Task brief.
Reproduce the material in full, exactly as written.

Collected data.

==============================

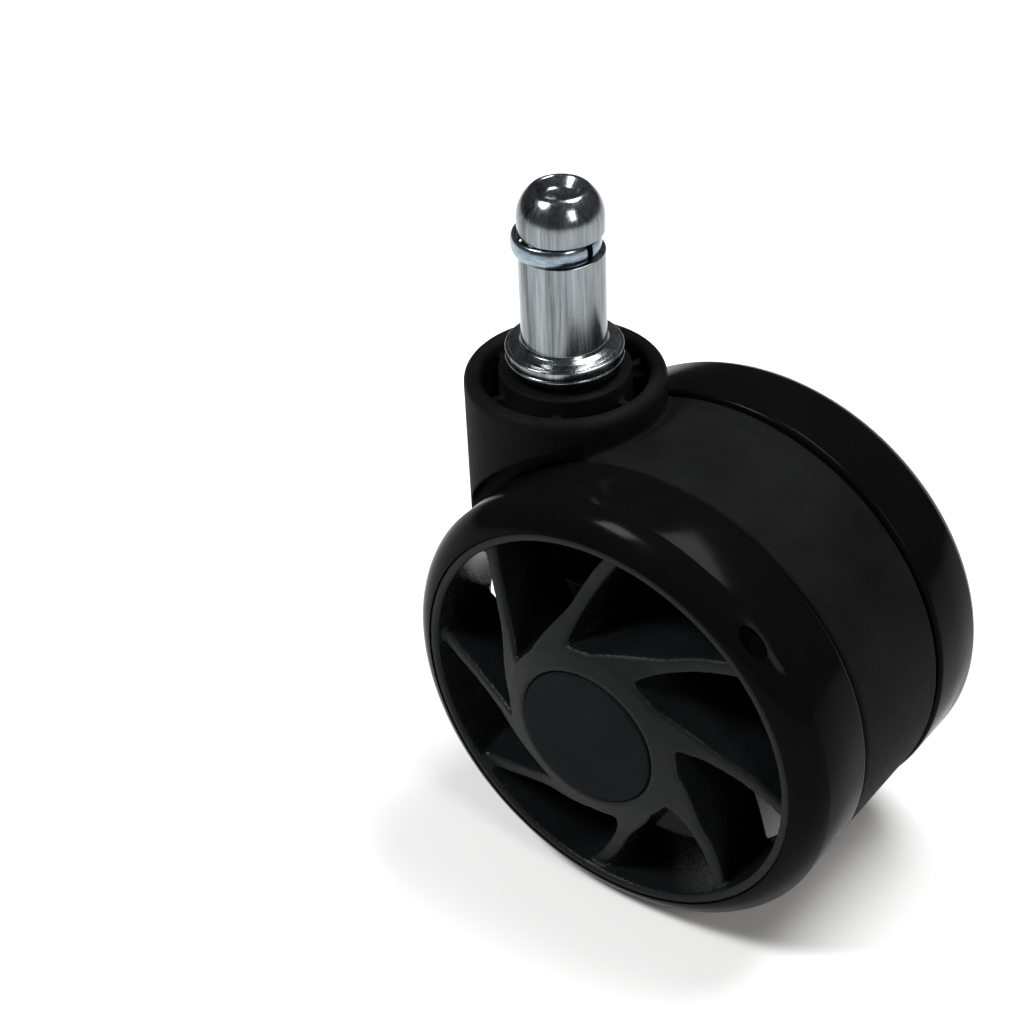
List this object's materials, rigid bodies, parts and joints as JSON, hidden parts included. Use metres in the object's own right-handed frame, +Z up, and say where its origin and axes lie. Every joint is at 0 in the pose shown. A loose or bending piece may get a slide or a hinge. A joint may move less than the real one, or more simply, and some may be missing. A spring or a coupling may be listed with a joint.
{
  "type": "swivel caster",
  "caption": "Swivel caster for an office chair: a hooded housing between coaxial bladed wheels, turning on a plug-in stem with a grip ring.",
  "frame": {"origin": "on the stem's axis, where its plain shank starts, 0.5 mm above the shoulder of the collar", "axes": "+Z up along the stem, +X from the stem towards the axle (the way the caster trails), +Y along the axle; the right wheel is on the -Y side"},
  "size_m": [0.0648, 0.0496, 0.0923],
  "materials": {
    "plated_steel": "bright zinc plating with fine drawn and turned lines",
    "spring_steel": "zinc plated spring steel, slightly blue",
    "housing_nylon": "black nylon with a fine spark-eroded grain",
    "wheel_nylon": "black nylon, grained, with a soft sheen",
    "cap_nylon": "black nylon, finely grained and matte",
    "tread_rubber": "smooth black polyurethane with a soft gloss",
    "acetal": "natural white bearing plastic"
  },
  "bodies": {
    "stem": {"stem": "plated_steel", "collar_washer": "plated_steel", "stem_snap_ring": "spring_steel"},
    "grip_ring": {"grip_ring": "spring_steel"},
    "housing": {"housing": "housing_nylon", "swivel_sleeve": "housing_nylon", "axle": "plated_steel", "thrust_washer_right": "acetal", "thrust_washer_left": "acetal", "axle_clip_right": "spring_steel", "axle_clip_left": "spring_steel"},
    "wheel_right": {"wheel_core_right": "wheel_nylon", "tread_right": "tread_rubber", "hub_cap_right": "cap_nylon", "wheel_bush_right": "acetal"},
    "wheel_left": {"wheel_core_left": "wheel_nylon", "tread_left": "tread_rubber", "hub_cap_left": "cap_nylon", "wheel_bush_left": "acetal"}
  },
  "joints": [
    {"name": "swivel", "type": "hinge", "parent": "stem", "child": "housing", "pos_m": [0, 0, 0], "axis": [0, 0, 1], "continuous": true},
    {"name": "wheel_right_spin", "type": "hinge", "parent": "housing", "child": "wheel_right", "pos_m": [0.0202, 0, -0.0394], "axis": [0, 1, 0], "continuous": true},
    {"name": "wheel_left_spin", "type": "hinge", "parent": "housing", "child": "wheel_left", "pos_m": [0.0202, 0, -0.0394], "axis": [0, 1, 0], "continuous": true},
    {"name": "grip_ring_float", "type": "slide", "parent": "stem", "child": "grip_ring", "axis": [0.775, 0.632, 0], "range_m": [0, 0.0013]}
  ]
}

==============================

Complete response.
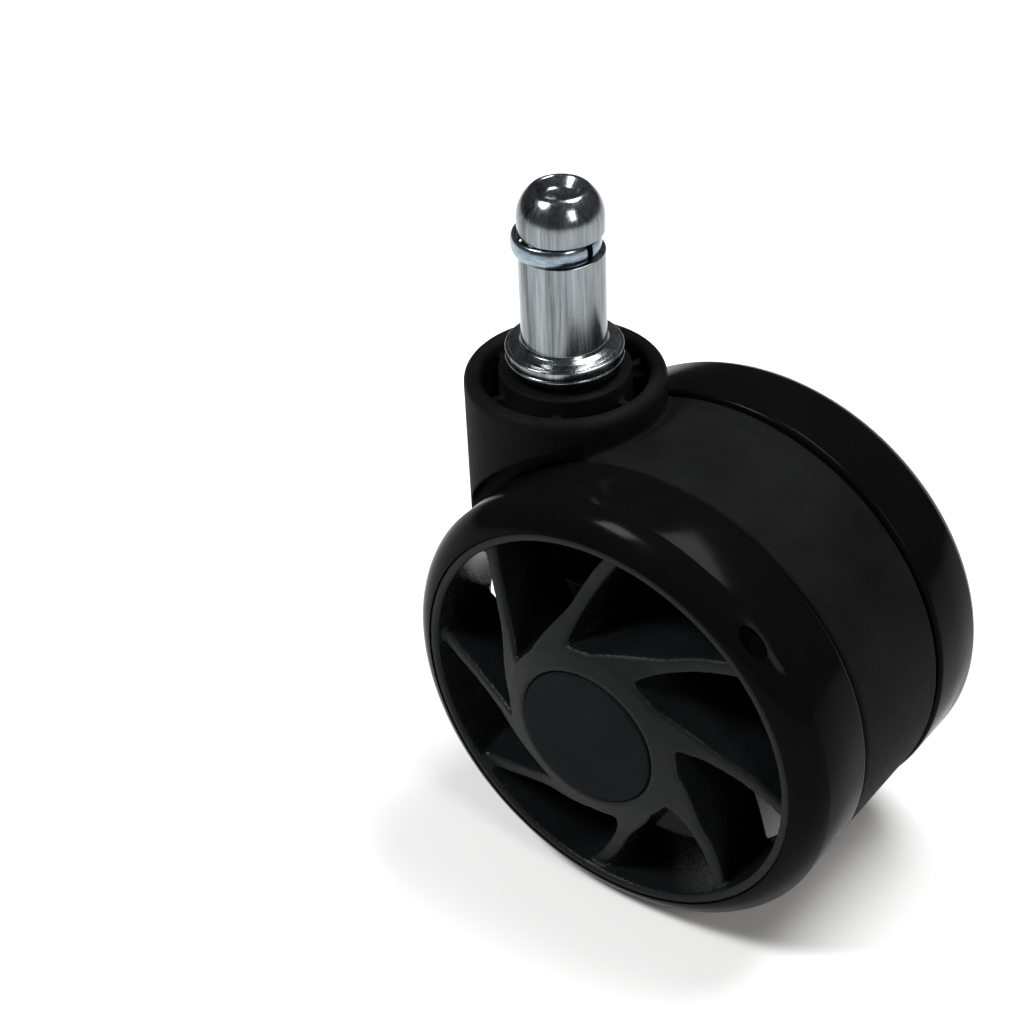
List this object's materials, rigid bodies, parts and joints as JSON, hidden parts included. Use metres in the object's own right-handed frame, +Z up, and say where its origin and axes lie. Every joint is at 0 in the pose shown. A loose or bending piece may get a slide or a hinge. A joint may move less than the real one, or more simply, and some may be missing. A spring or a coupling may be listed with a joint.
{
  "type": "swivel caster",
  "caption": "Swivel caster for an office chair: a hooded housing between coaxial bladed wheels, turning on a plug-in stem with a grip ring.",
  "frame": {"origin": "on the stem's axis, where its plain shank starts, 0.5 mm above the shoulder of the collar", "axes": "+Z up along the stem, +X from the stem towards the axle (the way the caster trails), +Y along the axle; the right wheel is on the -Y side"},
  "size_m": [0.0648, 0.0496, 0.0923],
  "materials": {
    "plated_steel": "bright zinc plating with fine drawn and turned lines",
    "spring_steel": "zinc plated spring steel, slightly blue",
    "housing_nylon": "black nylon with a fine spark-eroded grain",
    "wheel_nylon": "black nylon, grained, with a soft sheen",
    "cap_nylon": "black nylon, finely grained and matte",
    "tread_rubber": "smooth black polyurethane with a soft gloss",
    "acetal": "natural white bearing plastic"
  },
  "bodies": {
    "stem": {"stem": "plated_steel", "collar_washer": "plated_steel", "stem_snap_ring": "spring_steel"},
    "grip_ring": {"grip_ring": "spring_steel"},
    "housing": {"housing": "housing_nylon", "swivel_sleeve": "housing_nylon", "axle": "plated_steel", "thrust_washer_right": "acetal", "thrust_washer_left": "acetal", "axle_clip_right": "spring_steel", "axle_clip_left": "spring_steel"},
    "wheel_right": {"wheel_core_right": "wheel_nylon", "tread_right": "tread_rubber", "hub_cap_right": "cap_nylon", "wheel_bush_right": "acetal"},
    "wheel_left": {"wheel_core_left": "wheel_nylon", "tread_left": "tread_rubber", "hub_cap_left": "cap_nylon", "wheel_bush_left": "acetal"}
  },
  "joints": [
    {"name": "swivel", "type": "hinge", "parent": "stem", "child": "housing", "pos_m": [0, 0, 0], "axis": [0, 0, 1], "continuous": true},
    {"name": "wheel_right_spin", "type": "hinge", "parent": "housing", "child": "wheel_right", "pos_m": [0.0202, 0, -0.0394], "axis": [0, 1, 0], "continuous": true},
    {"name": "wheel_left_spin", "type": "hinge", "parent": "housing", "child": "wheel_left", "pos_m": [0.0202, 0, -0.0394], "axis": [0, 1, 0], "continuous": true},
    {"name": "grip_ring_float", "type": "slide", "parent": "stem", "child": "grip_ring", "axis": [0.775, 0.632, 0], "range_m": [0, 0.0013]}
  ]
}